The unity government is the outcome of a deal brokered by the Arab League in May, under which the opposition agreed to rejoin the government after its rivals gave in to demands to have a final say over all government decisions.

That deal came after Iranian-backed Hezbollah militants and allied gunmen fanned out across Lebanon's capital in May, clashing with government supporters. The violence killed at least 81 people and brought the country to the brink of another civil war.

"We have decided to manage our disputes through democratic institutions and dialogue, and not through force and intimidation," Prime Minister Fuad Saniora told reporters at the presidential palace in suburban Beirut after names of the new Cabinet ministers were announced. But Lebanon's problems "will not cease to exist overnight," he added.

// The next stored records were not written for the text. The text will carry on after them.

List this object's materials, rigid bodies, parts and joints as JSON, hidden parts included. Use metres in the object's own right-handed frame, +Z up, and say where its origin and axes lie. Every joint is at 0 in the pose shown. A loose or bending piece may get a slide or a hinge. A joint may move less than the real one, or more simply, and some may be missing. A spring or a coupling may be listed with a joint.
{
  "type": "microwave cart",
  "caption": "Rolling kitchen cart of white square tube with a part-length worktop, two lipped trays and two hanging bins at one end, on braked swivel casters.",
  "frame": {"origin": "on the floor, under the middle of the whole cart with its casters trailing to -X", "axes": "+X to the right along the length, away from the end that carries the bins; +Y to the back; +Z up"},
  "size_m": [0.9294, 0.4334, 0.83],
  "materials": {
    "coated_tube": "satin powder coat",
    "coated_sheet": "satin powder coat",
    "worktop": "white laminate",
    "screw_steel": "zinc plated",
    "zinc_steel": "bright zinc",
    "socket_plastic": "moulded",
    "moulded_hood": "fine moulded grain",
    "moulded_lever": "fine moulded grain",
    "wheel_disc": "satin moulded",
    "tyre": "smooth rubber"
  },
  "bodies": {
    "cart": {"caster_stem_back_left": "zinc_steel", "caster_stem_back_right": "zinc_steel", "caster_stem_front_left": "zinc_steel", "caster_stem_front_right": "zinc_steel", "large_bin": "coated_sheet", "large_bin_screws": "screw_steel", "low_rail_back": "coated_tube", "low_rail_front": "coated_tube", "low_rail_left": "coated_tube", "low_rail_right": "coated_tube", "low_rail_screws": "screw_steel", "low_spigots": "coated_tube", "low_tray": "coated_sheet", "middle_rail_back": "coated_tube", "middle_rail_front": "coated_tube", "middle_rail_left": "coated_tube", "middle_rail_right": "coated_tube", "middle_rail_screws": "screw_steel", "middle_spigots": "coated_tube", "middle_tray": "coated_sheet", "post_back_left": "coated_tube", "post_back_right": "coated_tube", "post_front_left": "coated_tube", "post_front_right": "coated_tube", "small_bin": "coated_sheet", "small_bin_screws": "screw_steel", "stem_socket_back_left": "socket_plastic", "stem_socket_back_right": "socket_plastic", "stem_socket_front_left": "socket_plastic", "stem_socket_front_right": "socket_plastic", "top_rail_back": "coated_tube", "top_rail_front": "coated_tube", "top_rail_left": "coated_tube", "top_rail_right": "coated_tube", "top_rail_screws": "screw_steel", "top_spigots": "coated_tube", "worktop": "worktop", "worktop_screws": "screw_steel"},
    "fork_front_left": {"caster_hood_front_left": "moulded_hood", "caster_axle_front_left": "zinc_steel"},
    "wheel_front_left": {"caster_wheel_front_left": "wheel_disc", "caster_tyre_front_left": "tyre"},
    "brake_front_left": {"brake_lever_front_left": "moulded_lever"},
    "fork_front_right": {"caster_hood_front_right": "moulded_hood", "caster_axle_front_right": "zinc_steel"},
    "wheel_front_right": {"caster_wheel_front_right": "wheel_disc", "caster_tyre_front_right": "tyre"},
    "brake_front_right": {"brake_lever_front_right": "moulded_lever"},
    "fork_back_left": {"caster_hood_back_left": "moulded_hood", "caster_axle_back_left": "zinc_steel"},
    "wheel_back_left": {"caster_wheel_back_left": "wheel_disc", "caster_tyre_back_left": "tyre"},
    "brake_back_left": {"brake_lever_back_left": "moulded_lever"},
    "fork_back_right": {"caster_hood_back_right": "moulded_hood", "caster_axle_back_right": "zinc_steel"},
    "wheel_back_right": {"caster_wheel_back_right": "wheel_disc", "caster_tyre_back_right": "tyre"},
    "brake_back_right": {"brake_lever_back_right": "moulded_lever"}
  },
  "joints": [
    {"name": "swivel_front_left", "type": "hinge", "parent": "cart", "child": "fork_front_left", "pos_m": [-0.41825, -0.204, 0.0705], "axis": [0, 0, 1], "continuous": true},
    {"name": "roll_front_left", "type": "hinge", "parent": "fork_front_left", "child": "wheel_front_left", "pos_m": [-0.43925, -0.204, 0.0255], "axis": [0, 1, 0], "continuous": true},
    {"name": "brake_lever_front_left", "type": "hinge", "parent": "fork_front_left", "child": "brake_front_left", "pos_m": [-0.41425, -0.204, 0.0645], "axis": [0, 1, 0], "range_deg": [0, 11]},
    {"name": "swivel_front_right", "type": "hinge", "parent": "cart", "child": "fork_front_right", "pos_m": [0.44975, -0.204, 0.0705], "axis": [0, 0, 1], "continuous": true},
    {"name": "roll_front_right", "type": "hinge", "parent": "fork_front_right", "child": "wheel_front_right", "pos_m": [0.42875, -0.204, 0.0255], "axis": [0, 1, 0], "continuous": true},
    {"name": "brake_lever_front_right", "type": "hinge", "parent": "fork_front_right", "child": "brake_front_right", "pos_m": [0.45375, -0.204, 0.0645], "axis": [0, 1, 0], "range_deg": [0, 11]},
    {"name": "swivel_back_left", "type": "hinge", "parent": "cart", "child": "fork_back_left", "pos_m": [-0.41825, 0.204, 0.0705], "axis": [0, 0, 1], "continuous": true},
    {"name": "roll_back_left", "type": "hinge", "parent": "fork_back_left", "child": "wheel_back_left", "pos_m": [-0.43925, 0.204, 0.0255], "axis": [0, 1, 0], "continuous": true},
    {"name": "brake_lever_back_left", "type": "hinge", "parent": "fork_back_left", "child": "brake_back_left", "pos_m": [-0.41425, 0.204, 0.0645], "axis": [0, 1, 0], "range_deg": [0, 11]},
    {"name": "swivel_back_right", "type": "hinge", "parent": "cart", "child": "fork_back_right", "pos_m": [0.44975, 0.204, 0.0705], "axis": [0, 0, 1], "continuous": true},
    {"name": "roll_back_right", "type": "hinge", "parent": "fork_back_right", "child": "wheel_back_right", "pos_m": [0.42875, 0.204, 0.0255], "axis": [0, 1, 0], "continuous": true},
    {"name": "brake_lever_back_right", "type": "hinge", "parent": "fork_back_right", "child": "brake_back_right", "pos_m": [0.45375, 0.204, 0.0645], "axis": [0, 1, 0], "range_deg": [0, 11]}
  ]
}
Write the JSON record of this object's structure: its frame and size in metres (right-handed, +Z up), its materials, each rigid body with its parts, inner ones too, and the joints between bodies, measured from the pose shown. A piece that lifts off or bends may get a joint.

In the new Cabinet, the parliamentary majority holds 16 seats and the opposition gets 11. Three others were distributed by the president. Both the parliamentary majority and the opposition made concessions that cleared the way for the Cabinet's formation. The opposition dropped demands to take two of the four key ministerial portfolios: defense, interior, finance, and foreign affairs.

In Washington, the State Department praised the creation of the new government as a critical step in restoring democracy to Lebanon but stressed that, as in the past, it would not have contact with Cabinet members who belong to Hezbollah.

"We welcome the formation of this new Cabinet," spokesman Sean McCormack told reporters.

Hezbollah's ascendancy is a setback for the United States, which had backed the outgoing Lebanese government for three years and is concerned that Iran's influence is spreading in the Middle East.

Iran also welcomed the new government. Foreign Minister Manouchehr Mottaki said he hoped it would lead to a "strengthening of national unity among the Lebanese," Lebanon's National News Agency reported.

The 30-member Cabinet is divided equally between Christians and Muslims in accordance with Lebanon's sectarian political system.